Peter...splitters/riving knives were put on virtually all table saws since the mid-80's. Don't think you'll find a TS without one or the other manufactured after that. You may know a splitter is fixed on the insert or the table surface whereas a riving knife adjusts with the height of the blade because of where it is attached.

I have a very old Darra James 12" saw that has neither but I use a short fence to make sure there is plenty of room between workpiece and fence after the cut. I use fingerboards to hold the piece down and towards the short fence for safety and accuracy. 

Good luck in your search...


----------



## Nick2727 (Aug 13, 2020)

The micro jig splitters are easy to install. I figured it out watching a video. And reading instructions.

I made a zero clearance out of some phenolic I had, used a trim router around the original.

I had to sand down the edges of the phenolic to fit. It works well. 

The micro jig splitters is only pushed in.

Can be easily removed if needed.

Edit:
Forgot to mention I bought a ridgid ts2424, I think I paid 250. I'm more than happy with so far.

I totally understand when you say all the good stuff is gone quick online!


----------



## DesertRatTom (Jul 3, 2012)

I had a Delta 1hp direct drive saw for several years. Bought it new for $300 on a clearance about the time Delta sold out to the same company the bought out Porter Cable. It was a little under powered. I got $250 for it. I think it went for near 600 new. It had a splitter that was attached on the rear of the saw, which was a kludge, so I installed the microjig on the inserts. Worked OK.

Definitely set up an outfeed table. There are dozens of simple designs. Rockler had a hardware kit for one that fit the Delta and later fit just as easily on my Laguna TS. The Delta often bogged down and blew the breaker, the Laguna is still 115 v, but it's 1.75 hp, American motor, and doesn't bog down on anything I've thrown at it. Won't be adding 220 in my shop, but many garages today have 220 available for electric dryers, so if you're using gas, that could be tapped BY AN ELECTRICIAN.

I stopped using narrow kerf blades long ago so the Laguna Splitter is full kerf and really easy to install or remove. I suppose you can get pawls for it, but I haven't needed it. I had one kickback way back when I first got the saw. Took two months for the pain to stop, so I now stand off to the side, out of direct line with the trapped piece. 

I also have a Shark Guard for dust collection at the blade. It comes on a riving knife that's specific to the saw. It does cut down on stray sawdust, but it is just a little awkward to use, and the mount gets in the way unless I raise the blade an extra inch, which isn't the best way to cut 3/4 stock. Impossible to use for cutting narrow strips.

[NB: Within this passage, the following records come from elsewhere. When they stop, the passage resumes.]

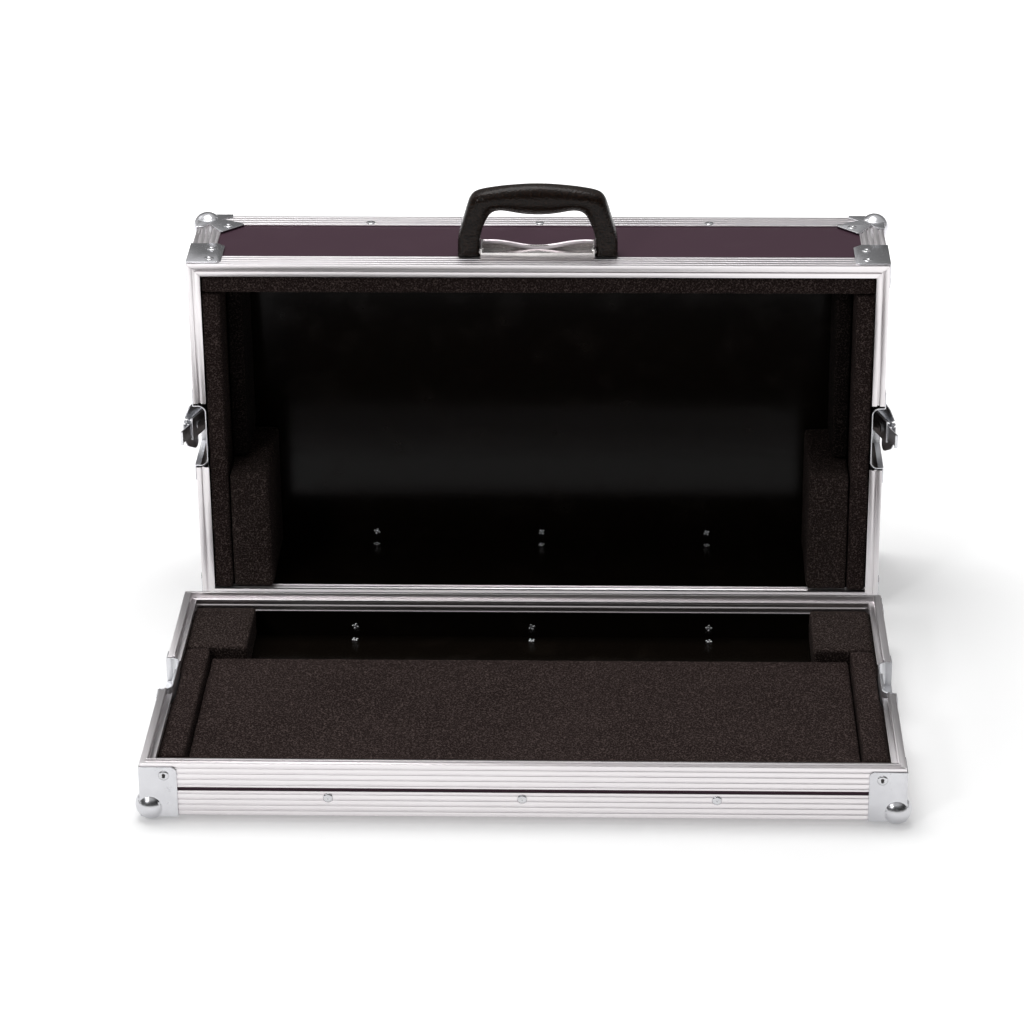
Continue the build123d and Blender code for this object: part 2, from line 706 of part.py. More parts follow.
def handle():
    """Moulded handle, bored for its pins, its feet rounded about them so that it folds over the rim."""
    far = -HANDLE_DEPTH_NEAR - HANDLE_THICKNESS
    body = Pos(0, 0, far) * extrude(handle_outline(), HANDLE_THICKNESS)
    faces = body.faces().sort_by(Axis.Z)
    loops = faces[0].edges() + faces[-1].edges()
    outer_edges = loops.filter_by(lambda edge: edge.center().Y > 2 * FOOT_CLEARANCE)
    body = fillet(outer_edges, HANDLE_ROUNDING)
    round_radius = HANDLE_PIVOT_HEIGHT - FOOT_CLEARANCE
    toe_depths = (-HANDLE_DEPTH_NEAR - HANDLE_PIVOT_HEIGHT, -HANDLE_DEPTH_NEAR)
    toe = span_box((-HANDLE_HALF, HANDLE_HALF), (0, HANDLE_PIVOT_HEIGHT), toe_depths)
    across = handle_pivot() * Rot(0, 90, 0)
    body -= toe - across * Cylinder(round_radius, 4 * HANDLE_HALF)
    return body - across * Cylinder(HANDLE_PIN_RADIUS + HANDLE_PIN_GAP, 2 * pin_reach())


def pin_reach():
    """Distance of a handle pin's outer end from the middle of the handle."""
    return HANDLE_HALF - FOOT_WIDTH + HANDLE_PIN_ENGAGE


def handle_bracket():
    """Pressed tray between the handle's feet: base, low front lip, scooped rear lip and two ears."""
    half = HANDLE_HALF - FOOT_WIDTH - BRACKET_GAP
    near = -BRACKET_NEAR
    far = near - BRACKET_DEPTH
    sheet = BRACKET_SHEET
    body = span_box((-half, half), (0, sheet), (far, near))
    body += span_box((-half, half), (0, BRACKET_FRONT_LIP), (near - sheet, near))
    scoop = make_face(
        [
            Line((-half, 0), (half, 0)),
            Line((half, 0), (half, BRACKET_EAR)),
            ThreePointArc((half, BRACKET_EAR), (0, BRACKET_REAR_MIDDLE), (-half, BRACKET_EAR)),
            Line((-half, BRACKET_EAR), (-half, 0)),
        ]
    )
    body += Pos(0, 0, far) * extrude(scoop, sheet)
    for low, high in ((-half, -half + sheet), (half - sheet, half)):
        body += span_box((low, high), (0, BRACKET_EAR), (far, near))
    return body - handle_pivot() * Rot(0, 90, 0) * Cylinder(HANDLE_PIN_RADIUS, 4 * half)


def handle_pins():
    """The two steel pins, fixed in the bracket's ears and turning in the handle's feet."""
    inner = HANDLE_HALF - FOOT_WIDTH - BRACKET_GAP - 2 * BRACKET_SHEET
    length = pin_reach() - inner
    middle = (pin_reach() + inner) / 2
    pin = Rot(0, 90, 0) * Cylinder(HANDLE_PIN_RADIUS, length)
    return [handle_pivot() * Pos(side * middle, 0, 0) * pin for side in (-1, 1)]


def lining_space(height, dish_length):
    """Room for the foam inside a half: between the walls and inner flanges, clear of the dishes."""
    half_x = WIDTH / 2 - INNER
    half_y = DEPTH / 2 - INNER
    neck_x = WIDTH / 2 - LIP_REACH - FOAM_CLEARANCE
    neck_y = DEPTH / 2 - LIP_REACH - FOAM_CLEARANCE
    shoulder = height - INNER_FLANGE - FOAM_CLEARANCE
    room = span_box((-half_x, half_x), (-half_y, half_y), (INNER, shoulder))
    room += span_box((-neck_x, neck_x), (-neck_y, neck_y), (INNER, height - FOAM_FRONT))
    half_dish = DISH_WIDTH / 2 + SHEET + FOAM_CLEARANCE
    dish_face = WIDTH / 2 - DISH_DEPTH - SHEET - FOAM_CLEARANCE
    dish_low = height - dish_length - SHEET - FOAM_CLEARANCE
    for low, high in ((-WIDTH, -dish_face), (dish_face, WIDTH)):
        room -= span_box((low, high), (-half_dish, half_dish), (dish_low, height))
    return room


def both_sides(piece):
    """A piece made for the right side and its mirror image on the left."""
    return [piece, mirror(piece, Plane.YZ)]


def lid_foam():
    """Foam of the lid: strips along three walls, a deeper pad on each side, a block in each lower corner."""
    room = lining_space(LID_HEIGHT, DISH_LENGTH)
    strip_x = WIDTH / 2 - INNER - LID_STRIP
    strip_y = DEPTH / 2 - INNER - LID_STRIP
    block_x = WIDTH / 2 - LID_BLOCK_REACH
    block_y = -DEPTH / 2 + LID_BLOCK_HEIGHT
    pad_x = WIDTH / 2 - LID_PAD_REACH
    full = (0, LID_HEIGHT)
    return {
        "lid_top_foam": [room & span_box((-WIDTH / 2, WIDTH / 2), (strip_y, DEPTH / 2), full)],
        "lid_side_foam": both_sides(room & span_box((strip_x, WIDTH / 2), (-DEPTH / 2, strip_y), full)),
        "lid_corner_blocks": both_sides(
            room & span_box((block_x, strip_x), (-DEPTH / 2, block_y), (0, LID_HEIGHT - LID_BLOCK_FRONT))
        ),
        "lid_side_pads": both_sides(
            room & span_box((pad_x, strip_x), (block_y, strip_y), (0, LID_HEIGHT - LID_PAD_FRONT))
        ),
    }


def base_foam():
    """Foam of the base: floor pad, strips along three walls and a block at each end of the cable bay."""
    room = lining_space(BASE_HEIGHT, CATCH_LENGTH)
    strip_x = WIDTH / 2 - INNER - BASE_STRIP
    strip_y = -DEPTH / 2 + INNER + BASE_STRIP
    block_x = WIDTH / 2 - BASE_BLOCK_REACH
    bay_y = DEPTH / 2 - BAY_DEPTH
    upper = (0, BASE_STRIP_TOP)
    right_strip = room & span_box((strip_x, WIDTH / 2), (strip_y, bay_y), upper)
    return {
        "base_pad": [room & span_box((-strip_x, strip_x), (strip_y, bay_y), (0, BASE_PAD_TOP))],
        "base_front_foam": [room & span_box((-WIDTH / 2, WIDTH / 2), (-DEPTH / 2, strip_y), upper)],
        "base_right_foam": [right_strip],
        "base_left_foam": [mirror(right_strip, Plane.YZ)],
        "base_rear_blocks": both_sides(room & span_box((block_x, WIDTH / 2), (bay_y, DEPTH / 2), upper)),
    }


def drilled(piece, places):
    """A piece with a hole for each split rivet that crosses it."""
    for place in places:
        piece = piece - place * rivet_hole()
    return piece


def base_nodes():
    """All pieces of the base tray in its own frame, by node name."""
    bare = split_places("rear", BASE_RIVET_PITCH)
    panel, front, rear, right, left = box_walls(BASE_HEIGHT, CATCH_LENGTH)
    nodes = {
        "base_panel": [drilled(panel, bare)],
        "base_front_wall": [front],
        "base_rear_wall": [drilled(rear, bare)],
        "base_right_wall": [right],
        "base_left_wall": [left],
    }
    for side in SIDES:
        edge = mitred_bar(Plane.YZ * angle_section(), side, BASE_HEIGHT, ANGLE_TRIM)
        nodes[f"base_{side}_edge"] = [drilled(edge, bare) if side == "rear" else edge]
        rim = rim_lengths(side, tongue_section(BASE_HEIGHT), BASE_HEIGHT, DISH_WIDTH)
        nodes[f"base_{side}_rim"] = rim.solids()
    nodes["base_ball_corners"] = at_corners(ball_corner(tall_plate(BASE_HEIGHT)))
    catch = dish_frame(BASE_HEIGHT) * catch_dish()
    nodes["base_right_catch"] = [catch]
    nodes["base_left_catch"] = [mirror(catch, Plane.YZ)]
    tall = [(TALL_RIVET_SIDE, BASE_HEIGHT - TALL_RIVET_DROP)]
    lobe = [(LOBE_RIVET, LOBE_RIVET)]
    heads = hidden_leg_places("rear", BASE_RIVET_PITCH) + corner_places(tall, tall, lobe)
    nodes["base_rivets"] = [place * split_rivet() for place in bare] + [place * head() for place in heads]
    nodes.update(base_foam())
    return nodes


def latch_nodes():
    """Both latches of the lid by node name, open as the picture shows them, in the lid's frame."""
    frame = dish_frame(LID_HEIGHT)
    right = {
        "latch_dish": frame * latch_dish(),
        "latch_pin": frame * latch_pin(),
        "latch_arm": frame * arm_swung() * latch_arm(),
        "latch_hook": frame * hook_drawn() * latch_hook(),
        "latch_rotor": frame * rotor_turned() * latch_rotor(),
        "latch_upper_wing": frame * wing_folded(0) * wing(),
        "latch_lower_wing": frame * wing_folded(1) * wing(),
    }
    nodes = {"latch_pins": both_sides(right.pop("latch_pin"))}
    for name, piece in right.items():
        nodes[f"right_{name}"] = [piece]
        nodes[f"left_{name}"] = [mirror(piece, Plane.YZ)]
    return nodes


def lid_nodes():
    """All pieces of the lid in its own frame, by node name: its front side stands on the floor."""
    bare = split_places("front", LID_BOTTOM_RIVET_PITCH)
    panel, bottom, top, right, left = box_walls(LID_HEIGHT, DISH_LENGTH)
    nodes = {
        "lid_panel": [drilled(panel, bare)],
        "lid_bottom_wall": [drilled(bottom, bare)],
        "lid_top_wall": [top],
        "lid_right_wall": [right],
        "lid_left_wall": [left],
    }
    for side, name in zip(SIDES, ("bottom", "right", "top", "left")):
        edge = mitred_bar(Plane.YZ * angle_section(), side, LID_HEIGHT, ANGLE_TRIM)
        nodes[f"lid_{name}_edge"] = [drilled(edge, bare) if side == "front" else edge]
        rim = rim_lengths(side, groove_section(LID_HEIGHT), LID_HEIGHT, DISH_WIDTH)
        nodes[f"lid_{name}_rim"] = rim.solids()
    nodes["lid_corner_angles"] = at_corners(corner_angle())
    nodes["lid_ball_corners"] = at_corners(ball_corner(lobed_plate()))
    nodes["lid_rim_braces"] = at_corners(rim_brace())
    lobe = [(LOBE_RIVET, LOBE_RIVET)]
    brace = [(BRACE_RIVET_SIDE, LID_HEIGHT - drop) for drop in (BRACE_RIVET_NEAR, BRACE_RIVET_FAR)]
    heads = hidden_leg_places("front", LID_TOP_RIVET_PITCH) + corner_places(lobe, lobe, lobe)
    nodes["lid_rivets"] = [place * split_rivet() for place in bare] + [place * head() for place in heads]
    nodes["lid_brace_rivets"] = [place * head() for place in corner_places(brace, brace, [])]
    nodes["handle"] = [handle_frame() * handle()]
    nodes["handle_bracket"] = [handle_frame() * handle_bracket()]
    nodes["handle_pins"] = [handle_frame() * pin for pin in handle_pins()]
    nodes.update(latch_nodes())
    nodes.update(lid_foam())
    return nodes


def lid_lean():
    """Forward lean of the lid, which stands on two balls at its back and two brace rivets at its rim."""
    rise = BALL_INSET + SHEET + HEAD_HEIGHT
    run = LID_HEIGHT - BRACE_RIVET_NEAR + HEAD_TOP_RADIUS - BALL_INSET
    return degrees(atan2(run, rise) - acos(BALL_RADIUS / hypot(rise, run)))


def stand_places():
    """Places of the base and of the lid, the origin on the floor under the middle of the whole."""
    lean = radians(lid_lean())
    lid_z = BALL_RADIUS + (DEPTH / 2 - BALL_INSET) * cos(lean) + BALL_INSET * sin(lean)
    rim_y = DEPTH / 2 + STAND_GAP
    lid_y = rim_y - DEPTH / 2 * sin(lean) + LID_HEIGHT * cos(lean)
    rear = lid_y + (DEPTH / 2 - BALL_INSET) * sin(lean) - BALL_INSET * cos(lean) + BALL_RADIUS
    front = -DEPTH / 2 - BALL_STAND
    middle = (front + rear) / 2
    base = Pos(-LID_SHIFT, -middle, BALL_STAND)
    lid = Pos(0, lid_y - middle, lid_z) * Rot(90 + lid_lean(), 0, 0)
    return base, lid


def export_nodes(nodes, place):
    """Write one STEP file for each node, its solids placed as the half stands."""
    for name, pieces in nodes.items():
        placed = [place * piece for piece in pieces]
        shape = placed[0] if len(placed) == 1 else Compound(children=placed)
        export_step(shape, f"parts/{name}.step")


def main():
    """Build both halves and write every node."""
    os.makedirs("parts", exist_ok=True)
    base_place, lid_place = stand_places()
    export_nodes(base_nodes(), base_place)
    export_nodes(lid_nodes(), lid_place)


main()
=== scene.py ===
"""Open flight case for a small synthesizer, dressed for a photograph.

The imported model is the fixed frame. Each sub-assembly is a class that builds its meshes and gives them their
finish, and main() builds them in order. Lengths are in metres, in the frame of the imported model.
"""
import logging
import math
from dataclasses import dataclass, field
from enum import Enum
from typing import Mapping, Sequence

import bmesh
import bpy
from mathutils import Matrix, Vector, noise


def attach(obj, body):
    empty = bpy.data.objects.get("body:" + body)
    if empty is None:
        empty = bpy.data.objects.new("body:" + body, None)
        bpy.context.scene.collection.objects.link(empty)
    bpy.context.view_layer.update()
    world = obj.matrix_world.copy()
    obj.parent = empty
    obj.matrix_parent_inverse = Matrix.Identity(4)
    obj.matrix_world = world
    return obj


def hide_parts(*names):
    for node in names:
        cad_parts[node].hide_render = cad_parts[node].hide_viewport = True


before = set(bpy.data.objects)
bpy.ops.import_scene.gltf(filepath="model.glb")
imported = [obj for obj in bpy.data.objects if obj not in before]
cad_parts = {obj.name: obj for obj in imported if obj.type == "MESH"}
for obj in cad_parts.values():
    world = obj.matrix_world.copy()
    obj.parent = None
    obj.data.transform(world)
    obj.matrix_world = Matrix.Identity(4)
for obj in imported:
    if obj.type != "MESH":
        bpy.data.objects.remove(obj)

log = logging.getLogger("case")

Color = tuple[float, float, float, float]
Point = tuple[float, float, float]

WHITE: Color = (1.0, 1.0, 1.0, 1.0)


class Body(Enum):
    """The rigid bodies that pieces ride on."""

    BASE = "base"
    LID = "lid"
    HANDLE = "handle"


class Run(Enum):
    """Direction in which a profile was drawn, so in which its fine lines run."""

    ACROSS = 0
    DEEP = 1
    UP = 2


class Face(Enum):
    """The two faces of a board."""

    OUTSIDE = 0
    INSIDE = 1


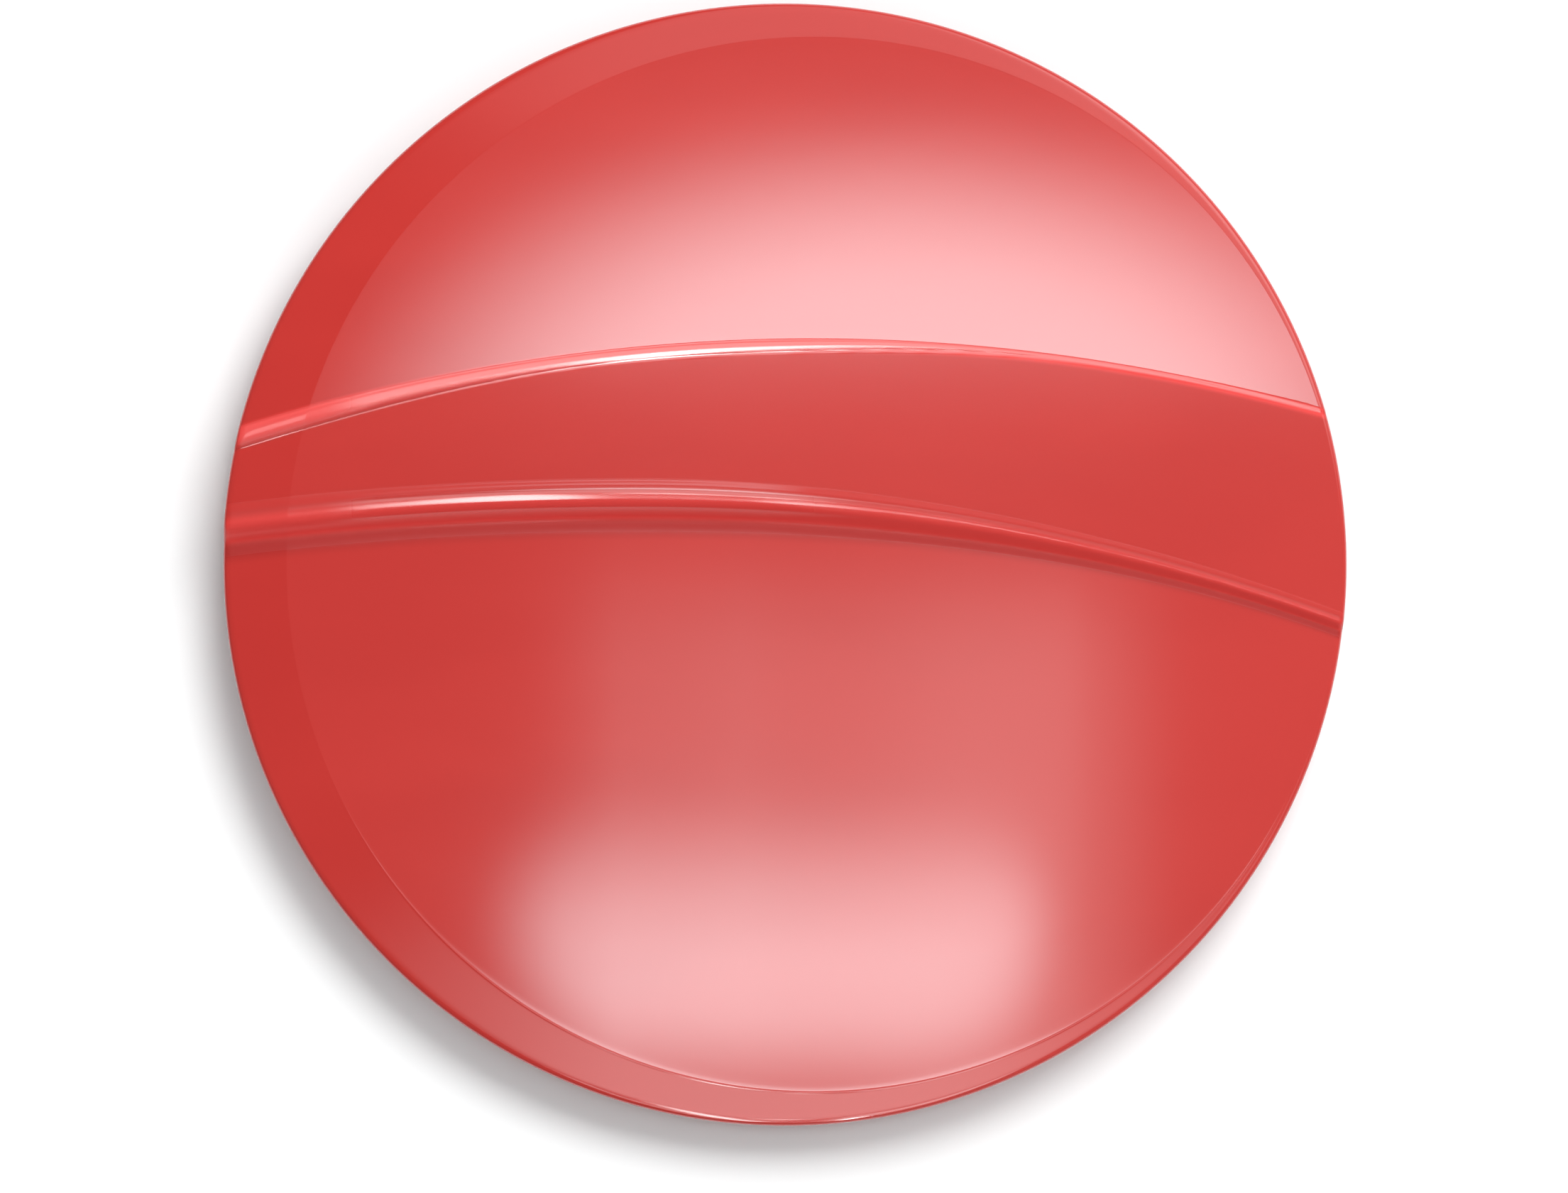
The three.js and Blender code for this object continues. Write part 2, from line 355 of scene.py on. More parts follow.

If the fence doesn't work right, check the aftermarket fences. My two cents.


----------



## peterbata (Nov 29, 2018)

Nick2727 said:


> The micro jig splitters are easy to install. I figured it out watching a video. And reading instructions.
> 
> I made a zero clearance out of some phenolic I had, used a trim router around the original.
> 
> ...


Thanks for chiming in Nick. I watched the video on how the MicroJig splitter gets installed. Looks really neat! Great little innovation.


----------



## wyomin09 (Dec 18, 2011)

I have had the Ridgid R4510 (granite top) for 10+ years and have been very happy with it. It looks very similar to the one in your pictures. It took some work to get it adjusted and I replaced the miter gauge which helped a lot. I need to replace the fence but I need one where I can attach my router insert. The saw has enough power for the projects I throw at it. The mobile base is great.


----------



## peterbata (Nov 29, 2018)

wyomin09 said:


> I have had the Ridgid R4510 (granite top) for 10+ years and have been very happy with it. It looks very similar to the one in your pictures. It took some work to get it adjusted and I replaced the miter gauge which helped a lot. I need to replace the fence but I need one where I can attach my router insert. The saw has enough power for the projects I throw at it. The mobile base is great.


Thank you for chiming in sir. I made an offer on a used Rigid TS3660 a few hours ago. I'm not holding my breath as these saws tend to fly soon after they hit the Marketplace. The one thing that irks me somewhat is that the LSA is not transferable. Understandably so. And, there is nothing like having a warranty when something decides to go wonky on you.

Have a wonderful day and keep enjoying that saw of yours.


----------



## DesertRatTom (Jul 3, 2012)

Found a nice review on the 3650: https://www.finewoodworking.com/2005/10/25/contractor-saw-no-ts3650-review Worth a quick read.


----------